Etruscan Books publishes John Healy’s novel, The Metal Mountain

John Healy’s second novel promises to be every bit as electric as his first and as his astonishing and award-winning autobiography.
London is a city of ruins and rubble: in fighting against a police state Britain has become almost a police state itself.
Rationing is still in place, the black market is thriving, medical shortages have resulted in antibiotics being watered down.
New arrival seventeen-year old, Bridget Kelly, dreams of a world where everyone is equal. “There is no cause more dangerous” warns one council official as she sets about the task of
trying to make her dream come true. She is courageous and determined and in terrible danger.
Meanwhile, her nephew Michael schemes and plots to win the metal mountain, a gothic edifice, a treacherous Hades, a fabulous kingdom of iron.
A perverse grand tragedy with an edge of iron.
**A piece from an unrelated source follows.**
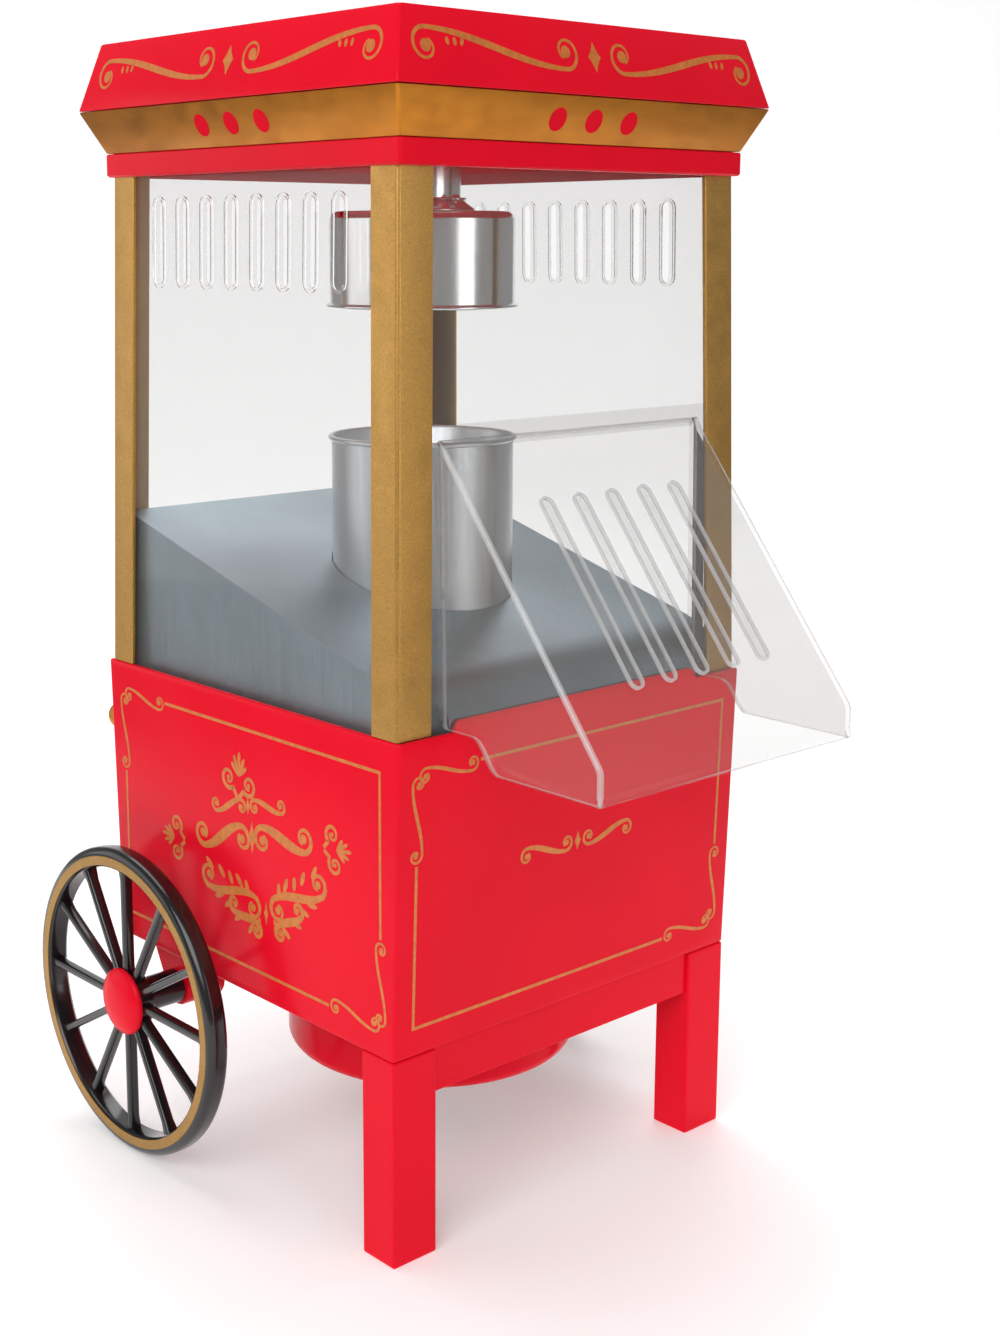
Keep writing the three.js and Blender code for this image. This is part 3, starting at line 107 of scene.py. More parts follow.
WINDOW_FOOT = np.array([95.3, 95.6])
WINDOW_LEAN = np.array([4.8, 4.3])
BAND_BOTTOM = CANOPY_LOW[2]
WINDOW_HEIGHT = BAND_BOTTOM - CABINET_TOP
CORNICE_BOTTOM = CORNICE_LOW[2]
RIDGE = CORNICE_HIGH[2] + GAP
ROOF_TOP = CANOPY_HIGH[2]
BAND_HALF = WINDOW_FOOT - WINDOW_LEAN + [1.6, 3.1]
RIDGE_HALF = np.array([CANOPY_HIGH[0], CANOPY_HIGH[1]])
ROOF_HALF = RIDGE_HALF - 7.4


def between(node):
    """The middle of a CAD node's box."""
    return sum(span(node)) / 2


def window_half(z):
    """Half width and half depth over the corner posts, shrinking evenly with height."""
    return WINDOW_FOOT - WINDOW_LEAN * (z - CABINET_TOP) / WINDOW_HEIGHT


def cabinet_half(z):
    """Half width and half depth of the cabinet, its front and back leaning in towards the floor."""
    return CABINET_HALF - CABINET_LEAN * (CABINET_TOP - z) / (CABINET_TOP - CABINET_BOTTOM)


# ---------------------------------------------------------------- sizes and colours a user may change

class PopcornSizes(PropertyGroup):
    """Small shaping sizes of the maker's pieces."""
    corner_radius: FloatProperty(name="Corner radius", default=0.0012, unit="LENGTH",
                                 description="Rounding of the upright corners of the red boxes")
    edge_radius: FloatProperty(name="Edge radius", default=0.0008, unit="LENGTH",
                               description="Rounding of the level edges of the red boxes")
    line_width: FloatProperty(name="Pinstripe width", default=0.0013, unit="LENGTH",
                              description="Width of the printed gold border lines")
    print_height: FloatProperty(name="Print height", default=0.00008, unit="LENGTH",
                                description="How far printed gold stands proud of the plastic")
    chute_wall: FloatProperty(name="Chute wall", default=0.0022, unit="LENGTH",
                              description="Thickness of the clear chute hood")
    turned_steps: IntProperty(name="Steps round", default=96, description="Points round a turned piece")


class PopcornColours(PropertyGroup):
    """Main colours of the maker's finishes."""
    red: FloatVectorProperty(name="Red", subtype="COLOR", size=3, default=(0.82, 0.005, 0.022),
                             description="Gloss red plastic")
    post_gold: FloatVectorProperty(name="Post gold", subtype="COLOR", size=3, default=(0.56, 0.31, 0.080),
                                   description="Gold paint of the corner posts and wheel rings")
    cornice_gold: FloatVectorProperty(name="Cornice gold", subtype="COLOR", size=3,
                                      default=(0.55, 0.20, 0.016),
                                      description="Gold plastic of the cornice and handle")
    print_gold: FloatVectorProperty(name="Print gold", subtype="COLOR", size=3, default=(0.66, 0.20, 0.035),
                                    description="Printed gold lines and scrolls")
    black: FloatVectorProperty(name="Black", subtype="COLOR", size=3, default=(0.008, 0.008, 0.009),
                               description="Gloss black plastic of the wheels")
    ramp: FloatVectorProperty(name="Ramp steel", subtype="COLOR", size=3, default=(0.32, 0.39, 0.44),
                              description="Brushed sheet of the popcorn ramp")


def sizes():
    """The size settings of this scene."""
    return bpy.context.scene.popcorn_sizes


def colours():
    """The colour settings of this scene."""
    return bpy.context.scene.popcorn_colours


# ---------------------------------------------------------------- surfaces

def grid(rows, columns, wrap_rows=False, wrap_columns=False):
    """Four-sided faces between neighbours of a grid of points; a wrapped direction joins end to start."""
    row, column = np.meshgrid(np.arange(rows if wrap_rows else rows - 1),
                              np.arange(columns if wrap_columns else columns - 1), indexing="ij")
    below, beside = (row + 1) % rows, (column + 1) % columns
    corners = (row * columns + column, row * columns + beside,
               below * columns + beside, below * columns + column)
    return np.stack(corners, -1).reshape(-1, 4)


def shell(points, quads, caps=()):
    """A closed surface with its faces outwards: they are turned round where the volume they enclose,
    a sixth of the sum of corner triple products, comes out negative."""
    a, b, c, d = (points[quads[:, i]] for i in range(4))
    volume = np.sum(a * (np.cross(b, c) + np.cross(c, d)))
    for cap in caps:
        ring = points[cap]
        volume += np.sum(ring[0] * np.cross(ring[1:-1], ring[2:]))
    faces = quads.tolist() + [list(cap) for cap in caps]
    return points, faces if volume > 0 else [face[::-1] for face in faces]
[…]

John Healy was born on Armistice Day 1942, the firstborn of five children, of an Irish family in Kentish Town, North London. He was a teenage boxing champion; although he won many amateur titles, he was already an alcoholic. Pressed into the army in 1959 he went AWOL. On capture Healy got transferred to a penal battalion. he then spent fifteen violent, destitute years living rough at a time when begging carried an automatic prison sentence.
During one incarceration his cellmate Harry the Fox taught him to play chess. At the age of thirty Healy would win ten major British chess tournaments, forcing a draw from the Soviet grandmaster Rafael Vaganian, then graded the second best player in the world. Healy was able to play four games simultaneously while wearing a blindfold.
In 1986 living on a council estate at King’s Cross he wrote his ‘savage masterpiece’ The Grass Arena, (now a Penguin Modern Classic), which won the J. R. Ackerley Prize in 1989 for autobiography. The following year The Grass Arena was made into a film directed by Gillies Mackinnon. This won the Michael Powell Award for Best British feature film. The book and the film of the book have gained between them over a dozen major national and international awards.
In 1991 The Grass Arena was published in France by Gallimard as L’Arène. His first novel Streets Above Us was published in 1990.
In 2008 a documentary about John Healy Barbaric Genius by Paul Duane, was nominated for the Grierson Award. In 2010 his Coffeehouse Chess Tactics was shortlisted for the Guardian Chess Book of the year.
The Metal Mountain is John Healy’s second novel, published 30 years after The Grass Arena.